▶ _The problem_
Write out again, unaltered, the lines from the start through the line containing "return rise.length / rise.z".

▶ _Data lines_
· · · · · · ·
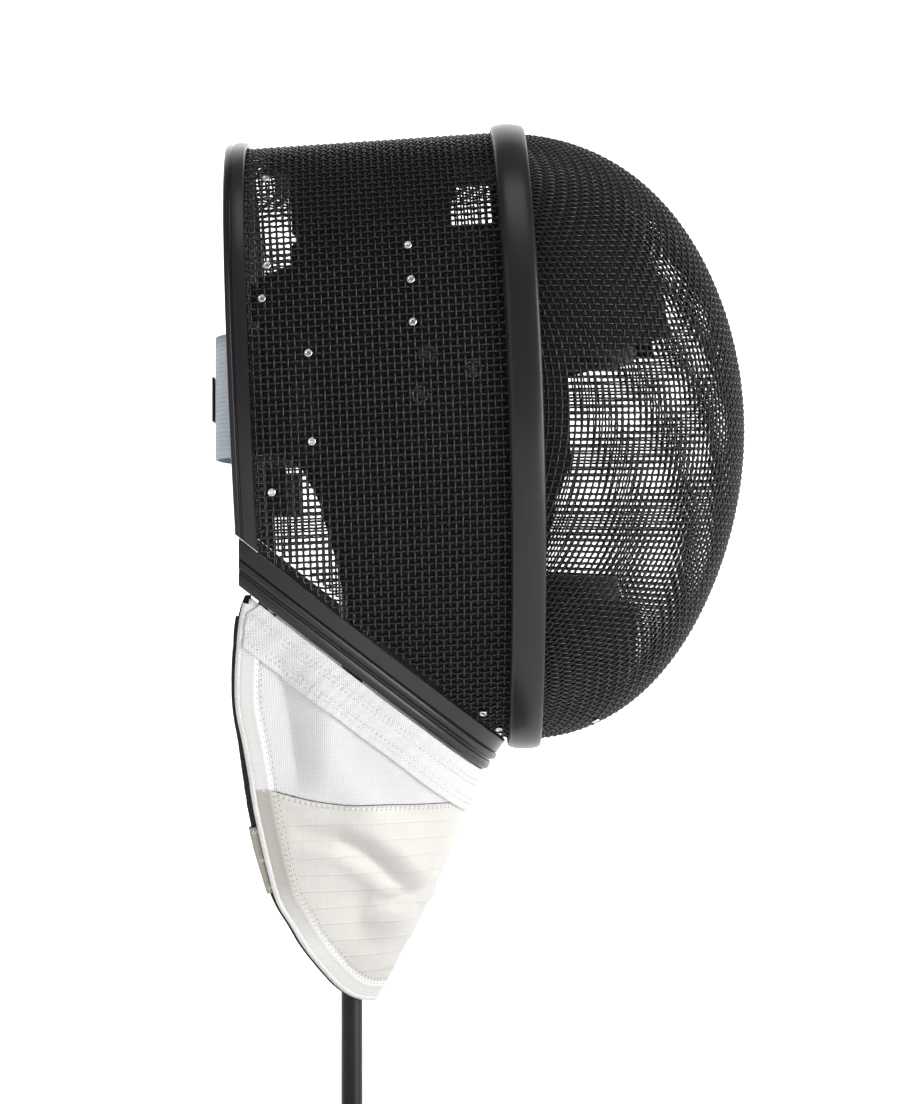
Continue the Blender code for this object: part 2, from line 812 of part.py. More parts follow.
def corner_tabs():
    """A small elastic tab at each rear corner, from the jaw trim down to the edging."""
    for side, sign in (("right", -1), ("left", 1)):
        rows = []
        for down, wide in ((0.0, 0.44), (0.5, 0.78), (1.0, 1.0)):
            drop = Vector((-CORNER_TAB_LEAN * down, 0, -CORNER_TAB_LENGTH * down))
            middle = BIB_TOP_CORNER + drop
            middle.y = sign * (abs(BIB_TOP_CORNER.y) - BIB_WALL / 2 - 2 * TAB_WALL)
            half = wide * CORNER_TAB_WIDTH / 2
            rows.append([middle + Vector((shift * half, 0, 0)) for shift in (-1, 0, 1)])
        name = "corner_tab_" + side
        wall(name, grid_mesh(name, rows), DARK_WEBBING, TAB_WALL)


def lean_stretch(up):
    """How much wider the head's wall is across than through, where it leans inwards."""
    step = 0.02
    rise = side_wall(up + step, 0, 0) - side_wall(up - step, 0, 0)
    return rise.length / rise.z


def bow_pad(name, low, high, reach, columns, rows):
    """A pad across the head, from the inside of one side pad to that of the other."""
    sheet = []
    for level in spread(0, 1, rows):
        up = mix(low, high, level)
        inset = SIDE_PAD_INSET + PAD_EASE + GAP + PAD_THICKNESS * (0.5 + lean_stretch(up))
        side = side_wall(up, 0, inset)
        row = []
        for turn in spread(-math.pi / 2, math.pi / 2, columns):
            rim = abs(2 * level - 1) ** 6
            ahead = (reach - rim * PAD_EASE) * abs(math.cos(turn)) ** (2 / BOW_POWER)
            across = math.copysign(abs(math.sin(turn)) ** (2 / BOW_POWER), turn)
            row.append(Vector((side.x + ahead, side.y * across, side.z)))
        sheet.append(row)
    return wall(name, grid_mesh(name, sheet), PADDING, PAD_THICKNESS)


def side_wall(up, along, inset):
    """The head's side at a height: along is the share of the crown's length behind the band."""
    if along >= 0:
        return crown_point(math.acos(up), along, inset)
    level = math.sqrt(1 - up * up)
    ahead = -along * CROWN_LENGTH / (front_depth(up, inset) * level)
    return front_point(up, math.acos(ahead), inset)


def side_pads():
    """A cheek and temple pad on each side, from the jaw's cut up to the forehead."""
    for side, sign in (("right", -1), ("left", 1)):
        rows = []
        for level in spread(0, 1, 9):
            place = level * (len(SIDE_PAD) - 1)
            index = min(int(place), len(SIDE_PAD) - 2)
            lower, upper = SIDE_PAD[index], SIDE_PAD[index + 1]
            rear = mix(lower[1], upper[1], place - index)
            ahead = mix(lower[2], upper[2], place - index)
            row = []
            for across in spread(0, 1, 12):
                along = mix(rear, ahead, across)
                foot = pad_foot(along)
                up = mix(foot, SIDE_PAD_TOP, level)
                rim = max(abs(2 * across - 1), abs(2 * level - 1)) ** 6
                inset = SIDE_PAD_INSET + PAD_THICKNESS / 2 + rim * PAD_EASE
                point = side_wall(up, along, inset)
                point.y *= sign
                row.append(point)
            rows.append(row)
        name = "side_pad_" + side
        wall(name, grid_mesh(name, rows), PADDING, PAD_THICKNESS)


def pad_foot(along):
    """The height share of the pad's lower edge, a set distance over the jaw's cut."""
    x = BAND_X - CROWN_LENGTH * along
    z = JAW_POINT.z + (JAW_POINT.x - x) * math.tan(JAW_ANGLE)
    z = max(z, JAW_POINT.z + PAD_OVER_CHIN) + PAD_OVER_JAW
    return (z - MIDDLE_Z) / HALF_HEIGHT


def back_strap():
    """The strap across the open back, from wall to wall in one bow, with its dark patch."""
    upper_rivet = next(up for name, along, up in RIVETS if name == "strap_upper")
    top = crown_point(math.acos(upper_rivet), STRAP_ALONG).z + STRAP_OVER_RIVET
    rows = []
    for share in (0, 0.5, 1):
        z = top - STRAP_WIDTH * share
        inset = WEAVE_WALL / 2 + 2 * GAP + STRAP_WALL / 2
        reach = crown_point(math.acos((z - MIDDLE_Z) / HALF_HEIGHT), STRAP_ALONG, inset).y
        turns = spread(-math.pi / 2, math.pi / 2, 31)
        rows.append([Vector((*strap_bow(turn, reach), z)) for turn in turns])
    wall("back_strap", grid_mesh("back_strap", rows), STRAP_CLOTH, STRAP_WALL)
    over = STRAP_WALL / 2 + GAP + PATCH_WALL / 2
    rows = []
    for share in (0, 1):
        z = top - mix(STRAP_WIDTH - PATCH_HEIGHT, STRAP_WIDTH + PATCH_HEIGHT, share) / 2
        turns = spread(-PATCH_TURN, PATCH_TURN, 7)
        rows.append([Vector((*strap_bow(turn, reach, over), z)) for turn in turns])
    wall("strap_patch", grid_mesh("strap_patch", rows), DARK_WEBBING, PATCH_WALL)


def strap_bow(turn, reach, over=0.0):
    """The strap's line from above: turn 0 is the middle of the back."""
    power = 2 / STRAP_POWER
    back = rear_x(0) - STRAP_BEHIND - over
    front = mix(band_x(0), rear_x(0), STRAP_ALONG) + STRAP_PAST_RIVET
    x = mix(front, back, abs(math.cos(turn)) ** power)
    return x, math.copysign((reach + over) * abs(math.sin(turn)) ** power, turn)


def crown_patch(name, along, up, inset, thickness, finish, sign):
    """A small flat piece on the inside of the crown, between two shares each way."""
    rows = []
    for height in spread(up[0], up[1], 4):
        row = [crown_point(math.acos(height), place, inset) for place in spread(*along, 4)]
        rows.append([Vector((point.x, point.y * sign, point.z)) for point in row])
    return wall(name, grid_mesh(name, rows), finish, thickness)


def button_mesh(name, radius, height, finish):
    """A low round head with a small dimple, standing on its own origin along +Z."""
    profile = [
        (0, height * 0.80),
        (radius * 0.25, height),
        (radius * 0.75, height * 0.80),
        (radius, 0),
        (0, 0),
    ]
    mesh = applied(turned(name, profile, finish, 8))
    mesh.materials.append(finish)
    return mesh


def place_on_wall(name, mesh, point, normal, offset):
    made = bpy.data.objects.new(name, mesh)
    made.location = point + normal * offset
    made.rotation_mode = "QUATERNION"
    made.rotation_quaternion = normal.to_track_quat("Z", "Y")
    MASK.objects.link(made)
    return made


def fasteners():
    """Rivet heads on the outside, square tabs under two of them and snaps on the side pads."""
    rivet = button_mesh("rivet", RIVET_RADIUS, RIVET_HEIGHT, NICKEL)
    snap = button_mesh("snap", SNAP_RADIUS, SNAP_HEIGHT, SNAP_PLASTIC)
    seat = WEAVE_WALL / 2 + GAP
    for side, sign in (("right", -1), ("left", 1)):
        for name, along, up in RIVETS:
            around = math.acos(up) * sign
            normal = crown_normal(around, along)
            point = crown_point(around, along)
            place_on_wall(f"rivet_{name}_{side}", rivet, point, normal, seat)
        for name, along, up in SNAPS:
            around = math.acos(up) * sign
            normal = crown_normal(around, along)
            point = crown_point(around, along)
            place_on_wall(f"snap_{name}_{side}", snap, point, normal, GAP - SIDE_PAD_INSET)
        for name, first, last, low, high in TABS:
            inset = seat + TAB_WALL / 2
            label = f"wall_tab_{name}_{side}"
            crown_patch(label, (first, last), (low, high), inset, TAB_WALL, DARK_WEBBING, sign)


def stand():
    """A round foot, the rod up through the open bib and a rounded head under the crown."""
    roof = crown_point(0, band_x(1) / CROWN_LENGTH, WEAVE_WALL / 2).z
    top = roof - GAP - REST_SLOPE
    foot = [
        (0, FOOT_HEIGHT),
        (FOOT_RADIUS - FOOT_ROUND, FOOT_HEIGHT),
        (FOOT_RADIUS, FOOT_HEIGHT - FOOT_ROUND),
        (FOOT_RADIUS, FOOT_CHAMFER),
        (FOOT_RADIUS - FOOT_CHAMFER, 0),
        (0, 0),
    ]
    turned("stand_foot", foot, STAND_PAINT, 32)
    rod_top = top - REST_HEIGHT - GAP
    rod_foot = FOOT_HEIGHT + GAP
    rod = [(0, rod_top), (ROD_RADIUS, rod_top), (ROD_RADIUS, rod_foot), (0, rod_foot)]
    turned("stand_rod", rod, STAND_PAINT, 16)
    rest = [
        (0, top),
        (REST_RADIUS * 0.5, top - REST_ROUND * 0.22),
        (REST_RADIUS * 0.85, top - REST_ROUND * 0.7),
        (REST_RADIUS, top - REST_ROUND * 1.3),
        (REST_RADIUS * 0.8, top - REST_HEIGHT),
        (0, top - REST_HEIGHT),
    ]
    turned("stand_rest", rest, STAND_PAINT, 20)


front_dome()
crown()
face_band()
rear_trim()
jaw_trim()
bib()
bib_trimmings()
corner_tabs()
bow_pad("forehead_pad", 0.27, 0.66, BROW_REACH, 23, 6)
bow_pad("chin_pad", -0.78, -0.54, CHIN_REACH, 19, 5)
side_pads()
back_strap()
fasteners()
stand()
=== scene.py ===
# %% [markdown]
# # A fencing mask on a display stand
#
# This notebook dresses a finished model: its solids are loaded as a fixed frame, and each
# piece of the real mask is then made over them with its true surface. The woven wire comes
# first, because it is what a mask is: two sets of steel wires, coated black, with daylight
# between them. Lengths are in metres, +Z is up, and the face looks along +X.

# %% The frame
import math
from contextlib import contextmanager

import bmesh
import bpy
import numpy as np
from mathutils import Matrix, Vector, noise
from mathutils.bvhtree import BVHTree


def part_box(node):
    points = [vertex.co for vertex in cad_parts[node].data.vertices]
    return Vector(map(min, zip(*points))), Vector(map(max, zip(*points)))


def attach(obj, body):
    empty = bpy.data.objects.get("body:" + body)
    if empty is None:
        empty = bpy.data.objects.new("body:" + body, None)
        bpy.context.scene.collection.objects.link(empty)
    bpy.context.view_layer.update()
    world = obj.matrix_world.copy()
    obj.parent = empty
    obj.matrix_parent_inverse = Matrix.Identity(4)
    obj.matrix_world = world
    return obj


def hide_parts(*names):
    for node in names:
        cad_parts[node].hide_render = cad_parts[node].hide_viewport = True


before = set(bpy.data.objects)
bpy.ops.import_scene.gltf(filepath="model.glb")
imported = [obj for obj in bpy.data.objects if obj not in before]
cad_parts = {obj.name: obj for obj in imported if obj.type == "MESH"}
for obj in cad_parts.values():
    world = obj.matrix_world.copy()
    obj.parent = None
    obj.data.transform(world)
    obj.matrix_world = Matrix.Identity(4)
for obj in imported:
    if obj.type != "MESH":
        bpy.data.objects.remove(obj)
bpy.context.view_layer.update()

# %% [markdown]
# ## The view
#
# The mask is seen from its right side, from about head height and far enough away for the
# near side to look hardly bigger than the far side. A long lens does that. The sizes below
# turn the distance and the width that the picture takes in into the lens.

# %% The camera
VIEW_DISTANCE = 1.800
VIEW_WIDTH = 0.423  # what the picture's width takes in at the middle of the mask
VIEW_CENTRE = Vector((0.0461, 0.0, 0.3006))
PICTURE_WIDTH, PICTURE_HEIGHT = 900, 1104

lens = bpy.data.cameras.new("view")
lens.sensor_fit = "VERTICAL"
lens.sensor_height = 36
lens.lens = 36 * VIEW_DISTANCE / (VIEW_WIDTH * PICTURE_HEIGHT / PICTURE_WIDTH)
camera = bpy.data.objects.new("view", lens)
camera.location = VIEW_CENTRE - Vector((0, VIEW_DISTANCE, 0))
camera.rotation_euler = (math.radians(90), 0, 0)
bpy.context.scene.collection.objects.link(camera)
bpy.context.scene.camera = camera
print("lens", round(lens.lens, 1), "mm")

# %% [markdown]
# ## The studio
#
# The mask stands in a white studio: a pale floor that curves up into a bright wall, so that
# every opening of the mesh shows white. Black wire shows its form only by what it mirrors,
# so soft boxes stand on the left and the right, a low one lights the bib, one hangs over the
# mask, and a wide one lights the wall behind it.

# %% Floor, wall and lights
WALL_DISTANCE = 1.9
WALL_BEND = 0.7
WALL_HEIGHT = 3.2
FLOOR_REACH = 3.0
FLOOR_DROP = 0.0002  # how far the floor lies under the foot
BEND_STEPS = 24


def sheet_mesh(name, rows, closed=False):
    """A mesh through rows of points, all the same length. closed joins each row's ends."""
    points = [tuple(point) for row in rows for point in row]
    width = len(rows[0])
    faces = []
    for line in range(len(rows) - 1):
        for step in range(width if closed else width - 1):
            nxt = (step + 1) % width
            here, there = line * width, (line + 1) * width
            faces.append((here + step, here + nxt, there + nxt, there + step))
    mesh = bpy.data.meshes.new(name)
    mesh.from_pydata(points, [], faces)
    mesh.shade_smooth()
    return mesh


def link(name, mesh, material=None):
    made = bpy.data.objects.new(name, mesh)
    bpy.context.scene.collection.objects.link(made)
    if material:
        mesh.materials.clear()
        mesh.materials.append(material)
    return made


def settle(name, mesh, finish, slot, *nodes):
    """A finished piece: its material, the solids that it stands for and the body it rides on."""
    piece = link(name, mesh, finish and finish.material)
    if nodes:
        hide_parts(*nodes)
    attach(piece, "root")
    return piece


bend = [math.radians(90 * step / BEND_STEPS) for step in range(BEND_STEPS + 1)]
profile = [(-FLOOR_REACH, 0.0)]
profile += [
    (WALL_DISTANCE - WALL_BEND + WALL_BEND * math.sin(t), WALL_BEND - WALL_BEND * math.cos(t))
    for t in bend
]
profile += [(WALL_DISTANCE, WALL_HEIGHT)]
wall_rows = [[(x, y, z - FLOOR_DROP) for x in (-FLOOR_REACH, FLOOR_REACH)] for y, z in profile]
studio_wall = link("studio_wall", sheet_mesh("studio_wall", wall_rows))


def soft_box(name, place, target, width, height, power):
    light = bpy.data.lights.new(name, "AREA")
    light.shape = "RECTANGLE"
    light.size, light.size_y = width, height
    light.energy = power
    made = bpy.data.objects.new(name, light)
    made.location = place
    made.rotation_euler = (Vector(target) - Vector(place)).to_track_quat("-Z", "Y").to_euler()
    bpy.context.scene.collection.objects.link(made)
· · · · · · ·
▶ _Task solution_
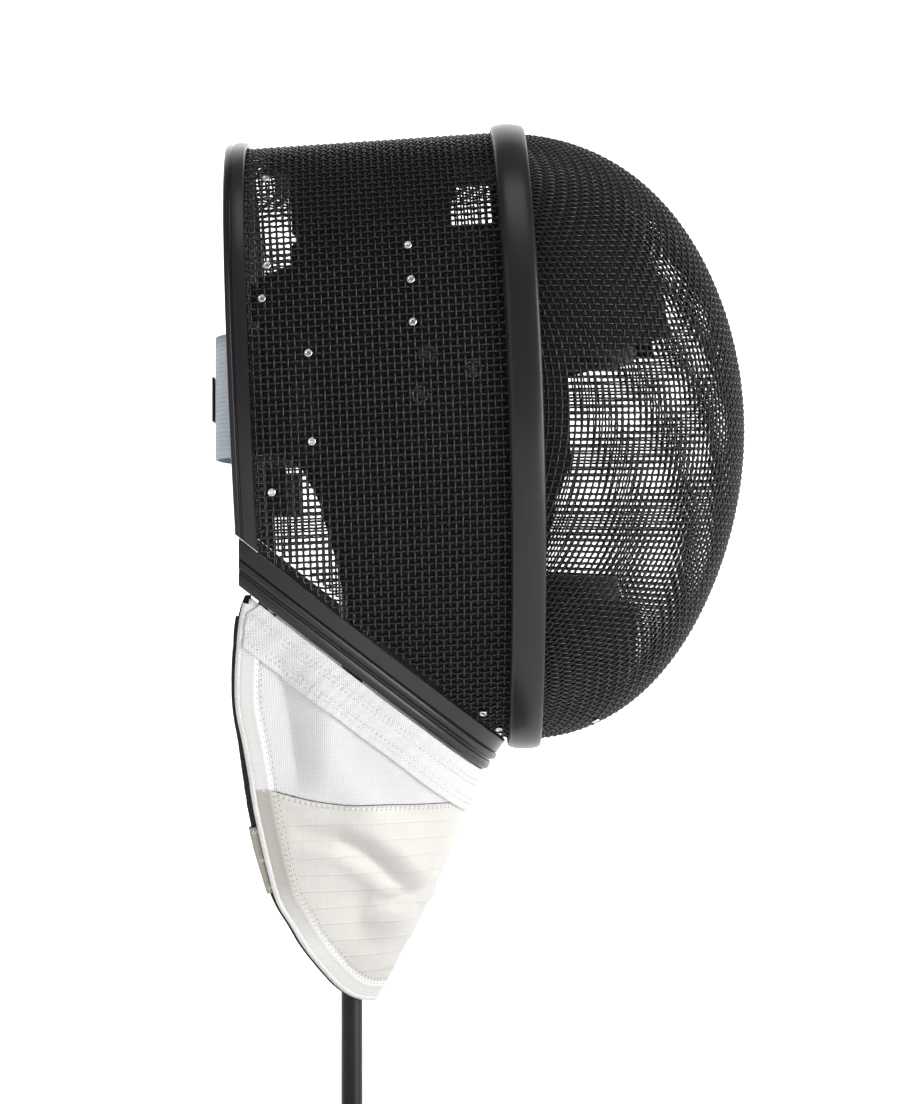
Continue the Blender code for this object: part 2, from line 812 of part.py. More parts follow.
def corner_tabs():
    """A small elastic tab at each rear corner, from the jaw trim down to the edging."""
    for side, sign in (("right", -1), ("left", 1)):
        rows = []
        for down, wide in ((0.0, 0.44), (0.5, 0.78), (1.0, 1.0)):
            drop = Vector((-CORNER_TAB_LEAN * down, 0, -CORNER_TAB_LENGTH * down))
            middle = BIB_TOP_CORNER + drop
            middle.y = sign * (abs(BIB_TOP_CORNER.y) - BIB_WALL / 2 - 2 * TAB_WALL)
            half = wide * CORNER_TAB_WIDTH / 2
            rows.append([middle + Vector((shift * half, 0, 0)) for shift in (-1, 0, 1)])
        name = "corner_tab_" + side
        wall(name, grid_mesh(name, rows), DARK_WEBBING, TAB_WALL)


def lean_stretch(up):
    """How much wider the head's wall is across than through, where it leans inwards."""
    step = 0.02
    rise = side_wall(up + step, 0, 0) - side_wall(up - step, 0, 0)
    return rise.length / rise.z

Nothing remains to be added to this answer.